* [EXERCISE DETAILS]
Exactly reproduce each line of the listing that follows.

◆ ◆ ◆ ◆ ◆ ◆ ◆

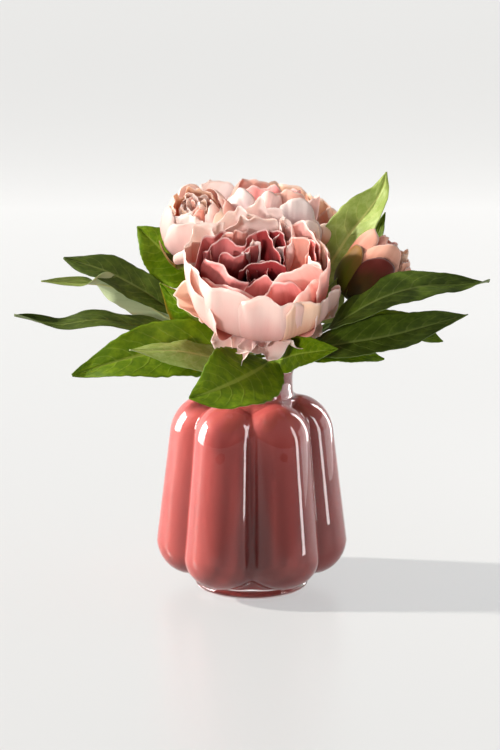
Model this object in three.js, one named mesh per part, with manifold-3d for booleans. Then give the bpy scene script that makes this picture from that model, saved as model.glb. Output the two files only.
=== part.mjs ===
// Artificial peony arrangement in a six-lobed glass bud vase.
// Millimetres, +Z up, +X right, +Y to the back. The origin is the centre of the vase's foot.
import * as THREE from "three";
import { mergeVertices } from "three/addons/utils/BufferGeometryUtils.js";
import Module from "manifold-3d";

const wasm = await Module();
wasm.setup();

// ---------- driving dimensions ----------

const GAP = 0.3; // clearance between pieces that touch

const VASE = {
  lobes: 6,
  segments: 48,
  arcSteps: 5,
  wall: 3.5,
  footRadius: 44.5,
  footHeight: 6,
  floorHeight: 7,
  neckOuter: 33,
  neckInner: 29,
  shoulderHeight: 152,
  height: 176,
};
// Each arc of the vase's side: centre (radius, height), half axes, and the angles it runs between.
const CREST_ARCS = [
  { centre: [48.6, 38], radii: [27, 29], from: -80, to: -4 },
  { centre: [34.4, 121], radii: [30, 32.5], from: 5, to: 90 },
];
const GROOVE_ARCS = [
  { centre: [45.5, 30], radii: [12, 13], from: -75, to: -4 },
  { centre: [34.5, 130], radii: [14, 16], from: 6, to: 90 },
];

const STEM_RADIUS = 2.2;
const STEM_SIDES = 8;
const STEM_STEPS = 18;
const RECEPTACLE = { radius: 5, neck: 4, height: 17 };

const PETAL_THICKNESS = 0.7;
const LEAF_THICKNESS = 0.7;
const STALK_WIDTH = 2.4;
const STALK_THICKNESS = 1.8;
const STALK_BEND = 4; // how far from the stem the stalk turns to the leaf's way
const STALK_SHARE = 0.16; // how much of a leaf's length is bare stalk

// ---------- colours ----------

const finish = (color, roughness) => ({ color, roughness, metalness: 0 });
const GLASS_PINK = finish(0xb96a6c, 0.08);
const STEM_GREEN = finish(0x5c7d3a, 0.6);
const LEAF_GREEN = finish(0x3f6b2e, 0.55);
const LEAF_PALE = finish(0x8fa468, 0.6);
const LEAF_DARK = finish(0x2f5427, 0.55);
const PETAL_CREAM = finish(0xf3d5ca, 0.75);
const PETAL_PINK = finish(0xe5a9a4, 0.75);
const PETAL_ROSE = finish(0xb8585d, 0.75);
const SEPAL_OLIVE = finish(0x77803f, 0.65);
const SEPAL_MAROON = finish(0x6b2f33, 0.65);

// ---------- helpers ----------

const object = new THREE.Group();

const vector = (p) => new THREE.Vector3(...p);
const radians = THREE.MathUtils.degToRad;

function addPiece(name, geometry, look) {
  const piece = new THREE.Mesh(geometry, new THREE.MeshStandardMaterial(look));
  piece.name = name;
  object.add(piece);
}

// A closed thin slab bent to the surface place(u, v), u from -1 to 1 across and v from 0 to 1 along.
function bentSheet(across, along, thicknessAt, place) {
  const slab = new THREE.BoxGeometry(2, 1, 1, across, along, 1);
  const corner = slab.getAttribute("position");
  const step = 1e-3;
  for (let i = 0; i < corner.count; i += 1) {
    const u = corner.getX(i);
    const v = corner.getY(i) + 0.5;
    const side = corner.getZ(i);
    const alongU = place(u + step, v).sub(place(u - step, v));
    const alongV = place(u, v + step).sub(place(u, v - step));
    const normal = alongU.cross(alongV).normalize();
    const point = place(u, v).addScaledVector(normal, side * thicknessAt(v));
    corner.setXYZ(i, point.x, point.y, point.z);
  }
  slab.computeVertexNormals();
  return slab;
}

function solidFrom(geometry) {
  const bare = geometry.clone().deleteAttribute("normal").deleteAttribute("uv");
  const merged = mergeVertices(bare, 1e-4);
  return new wasm.Manifold(
    new wasm.Mesh({
      numProp: 3,
      vertProperties: merged.getAttribute("position").array,
      triVerts: new Uint32Array(merged.index.array),
    }),
  );
}

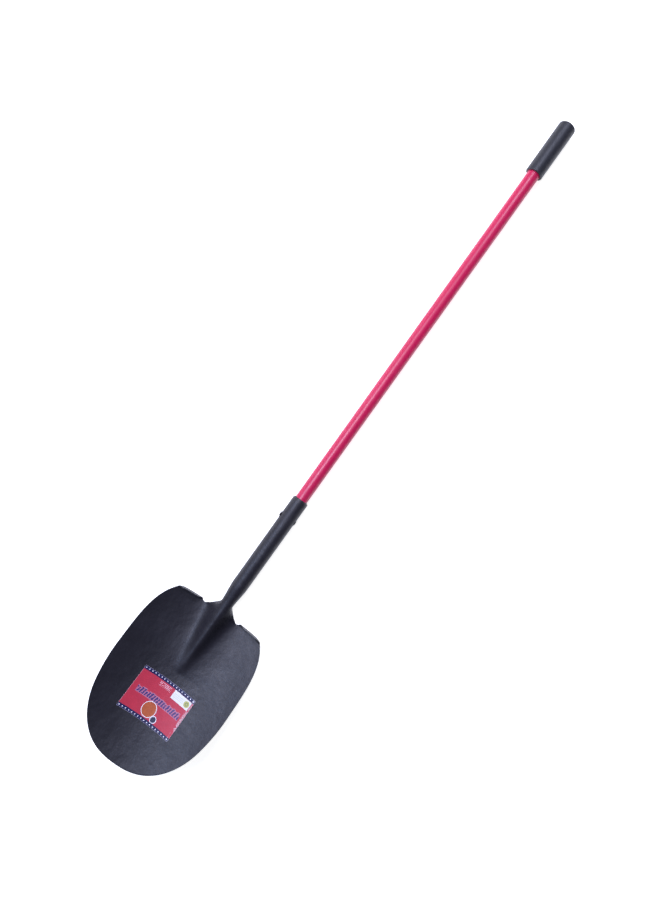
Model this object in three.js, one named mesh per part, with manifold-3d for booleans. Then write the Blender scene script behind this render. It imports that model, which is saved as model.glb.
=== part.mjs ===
// Round point shovel with a long fibreglass handle, in millimetres, +Z up.
// It lies face up: the blade's dish opens upwards, and it rests on the two heels of the blade
// and on the end grip, so the handle is level.
// Every piece is drawn along the handle's axis: x runs from the blade's nose to the grip's end,
// y goes across the blade, and z is the height above the axis. The last section moves the
// whole shovel so that the origin is the bottom centre of its box.
import * as THREE from 'three';
import { mergeVertices } from 'three/addons/utils/BufferGeometryUtils.js';
import Module from 'manifold-3d';

const wasm = await Module();
wasm.setup();

// ---- Driving dimensions ----------------------------------------------------------------------
const OVERALL_LENGTH = 1458;
const SHEET = 2;                  // thickness of the blade's steel
const GAP = 0.3;                  // clearance between pieces that touch

// Blade outline, seen from above
const BLADE_HALF_WIDTH = 123.7;
const WIDEST_AT = 175;
const NOSE_POWER = 2.29;          // superellipse power of the round nose
const SHOULDER_REACH = 163;       // where the shoulder's superellipse would close
const SHOULDER_POWER = 3.54;
const TOP_EDGE_AT = 311.8;        // where the sheet turns up into the steps and narrows to the neck
const CORNER_FROM = 0.8;          // part of the top edge's half width where its corner begins
const CORNER_DROP = 5;

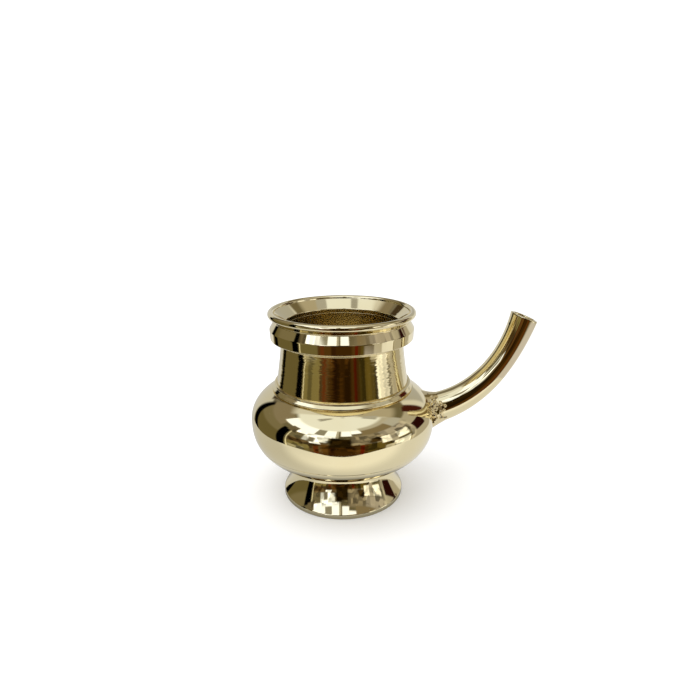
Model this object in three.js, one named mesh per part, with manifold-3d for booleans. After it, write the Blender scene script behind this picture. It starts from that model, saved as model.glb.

◆ ◆ ◆ ◆ ◆ ◆ ◆

* [ANSWER TO THIS PROBLEM]
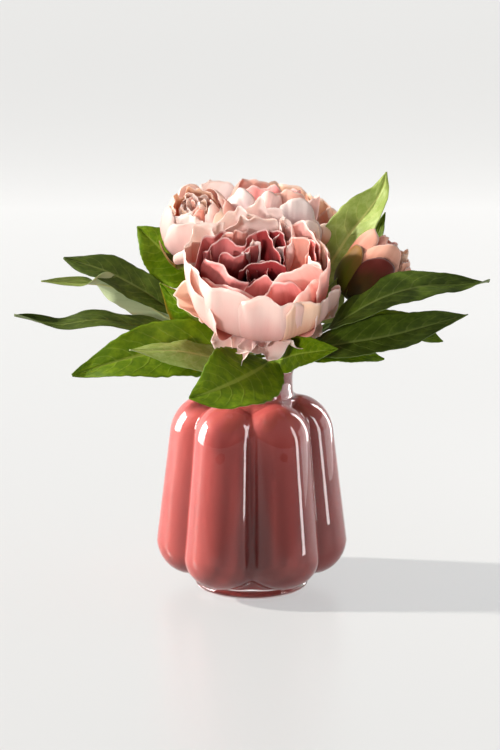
Model this object in three.js, one named mesh per part, with manifold-3d for booleans. Then give the bpy scene script that makes this picture from that model, saved as model.glb. Output the two files only.
=== part.mjs ===
// Artificial peony arrangement in a six-lobed glass bud vase.
// Millimetres, +Z up, +X right, +Y to the back. The origin is the centre of the vase's foot.
import * as THREE from "three";
import { mergeVertices } from "three/addons/utils/BufferGeometryUtils.js";
import Module from "manifold-3d";

const wasm = await Module();
wasm.setup();

// ---------- driving dimensions ----------

const GAP = 0.3; // clearance between pieces that touch

const VASE = {
  lobes: 6,
  segments: 48,
  arcSteps: 5,
  wall: 3.5,
  footRadius: 44.5,
  footHeight: 6,
  floorHeight: 7,
  neckOuter: 33,
  neckInner: 29,
  shoulderHeight: 152,
  height: 176,
};
// Each arc of the vase's side: centre (radius, height), half axes, and the angles it runs between.
const CREST_ARCS = [
  { centre: [48.6, 38], radii: [27, 29], from: -80, to: -4 },
  { centre: [34.4, 121], radii: [30, 32.5], from: 5, to: 90 },
];
const GROOVE_ARCS = [
  { centre: [45.5, 30], radii: [12, 13], from: -75, to: -4 },
  { centre: [34.5, 130], radii: [14, 16], from: 6, to: 90 },
];

const STEM_RADIUS = 2.2;
const STEM_SIDES = 8;
const STEM_STEPS = 18;
const RECEPTACLE = { radius: 5, neck: 4, height: 17 };

const PETAL_THICKNESS = 0.7;
const LEAF_THICKNESS = 0.7;
const STALK_WIDTH = 2.4;
const STALK_THICKNESS = 1.8;
const STALK_BEND = 4; // how far from the stem the stalk turns to the leaf's way
const STALK_SHARE = 0.16; // how much of a leaf's length is bare stalk

// ---------- colours ----------

const finish = (color, roughness) => ({ color, roughness, metalness: 0 });
const GLASS_PINK = finish(0xb96a6c, 0.08);
const STEM_GREEN = finish(0x5c7d3a, 0.6);
const LEAF_GREEN = finish(0x3f6b2e, 0.55);
const LEAF_PALE = finish(0x8fa468, 0.6);
const LEAF_DARK = finish(0x2f5427, 0.55);
const PETAL_CREAM = finish(0xf3d5ca, 0.75);
const PETAL_PINK = finish(0xe5a9a4, 0.75);
const PETAL_ROSE = finish(0xb8585d, 0.75);
const SEPAL_OLIVE = finish(0x77803f, 0.65);
const SEPAL_MAROON = finish(0x6b2f33, 0.65);

// ---------- helpers ----------

const object = new THREE.Group();

const vector = (p) => new THREE.Vector3(...p);
const radians = THREE.MathUtils.degToRad;

function addPiece(name, geometry, look) {
  const piece = new THREE.Mesh(geometry, new THREE.MeshStandardMaterial(look));
  piece.name = name;
  object.add(piece);
}

// A closed thin slab bent to the surface place(u, v), u from -1 to 1 across and v from 0 to 1 along.
function bentSheet(across, along, thicknessAt, place) {
  const slab = new THREE.BoxGeometry(2, 1, 1, across, along, 1);
  const corner = slab.getAttribute("position");
  const step = 1e-3;
  for (let i = 0; i < corner.count; i += 1) {
    const u = corner.getX(i);
    const v = corner.getY(i) + 0.5;
    const side = corner.getZ(i);
    const alongU = place(u + step, v).sub(place(u - step, v));
    const alongV = place(u, v + step).sub(place(u, v - step));
    const normal = alongU.cross(alongV).normalize();
    const point = place(u, v).addScaledVector(normal, side * thicknessAt(v));
    corner.setXYZ(i, point.x, point.y, point.z);
  }
  slab.computeVertexNormals();
  return slab;
}

function solidFrom(geometry) {
  const bare = geometry.clone().deleteAttribute("normal").deleteAttribute("uv");
  const merged = mergeVertices(bare, 1e-4);
  return new wasm.Manifold(
    new wasm.Mesh({
      numProp: 3,
      vertProperties: merged.getAttribute("position").array,
      triVerts: new Uint32Array(merged.index.array),
    }),
  );
}

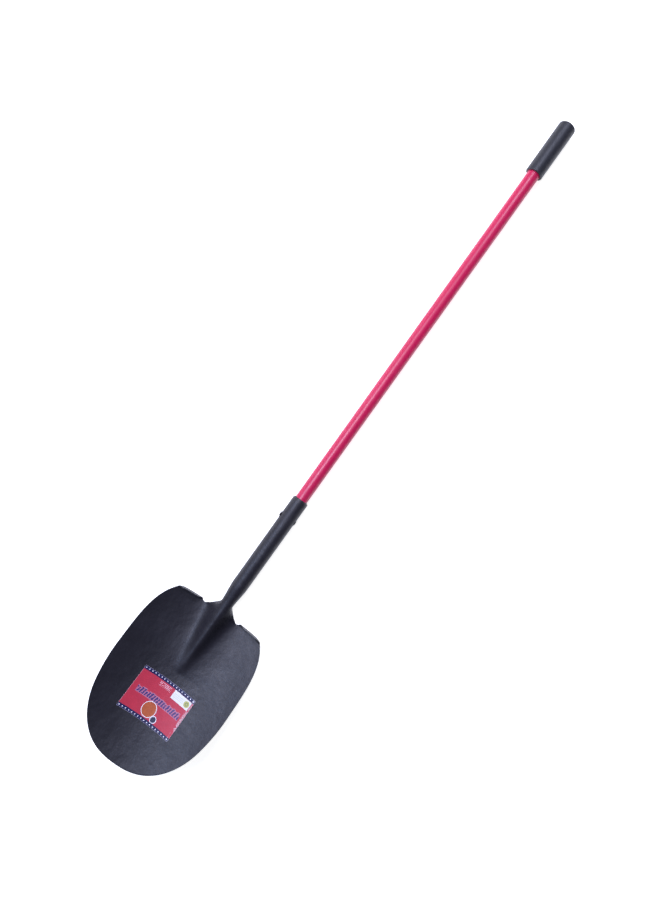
Model this object in three.js, one named mesh per part, with manifold-3d for booleans. Then write the Blender scene script behind this render. It imports that model, which is saved as model.glb.
=== part.mjs ===
// Round point shovel with a long fibreglass handle, in millimetres, +Z up.
// It lies face up: the blade's dish opens upwards, and it rests on the two heels of the blade
// and on the end grip, so the handle is level.
// Every piece is drawn along the handle's axis: x runs from the blade's nose to the grip's end,
// y goes across the blade, and z is the height above the axis. The last section moves the
// whole shovel so that the origin is the bottom centre of its box.
import * as THREE from 'three';
import { mergeVertices } from 'three/addons/utils/BufferGeometryUtils.js';
import Module from 'manifold-3d';

const wasm = await Module();
wasm.setup();

// ---- Driving dimensions ----------------------------------------------------------------------
const OVERALL_LENGTH = 1458;
const SHEET = 2;                  // thickness of the blade's steel
const GAP = 0.3;                  // clearance between pieces that touch

// Blade outline, seen from above
const BLADE_HALF_WIDTH = 123.7;
const WIDEST_AT = 175;
const NOSE_POWER = 2.29;          // superellipse power of the round nose
const SHOULDER_REACH = 163;       // where the shoulder's superellipse would close
const SHOULDER_POWER = 3.54;
const TOP_EDGE_AT = 311.8;        // where the sheet turns up into the steps and narrows to the neck
const CORNER_FROM = 0.8;          // part of the top edge's half width where its corner begins
const CORNER_DROP = 5;

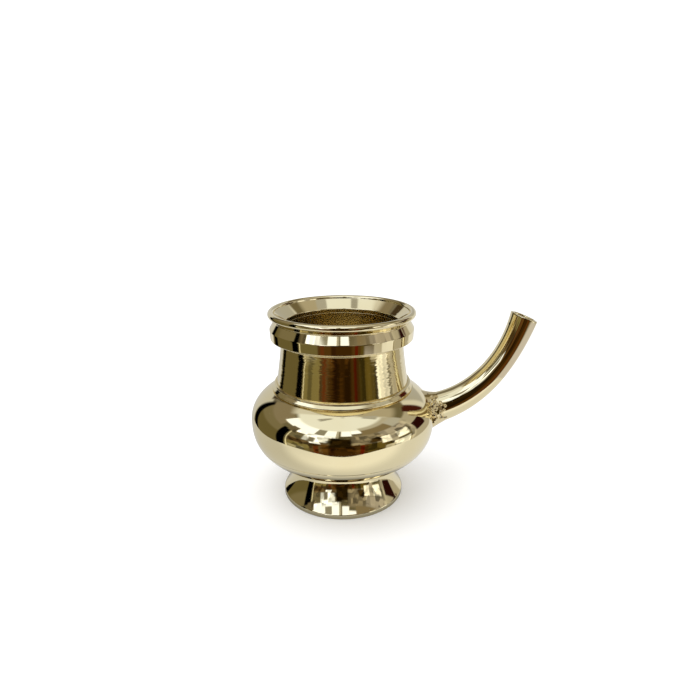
Model this object in three.js, one named mesh per part, with manifold-3d for booleans. After it, write the Blender scene script behind this picture. It starts from that model, saved as model.glb.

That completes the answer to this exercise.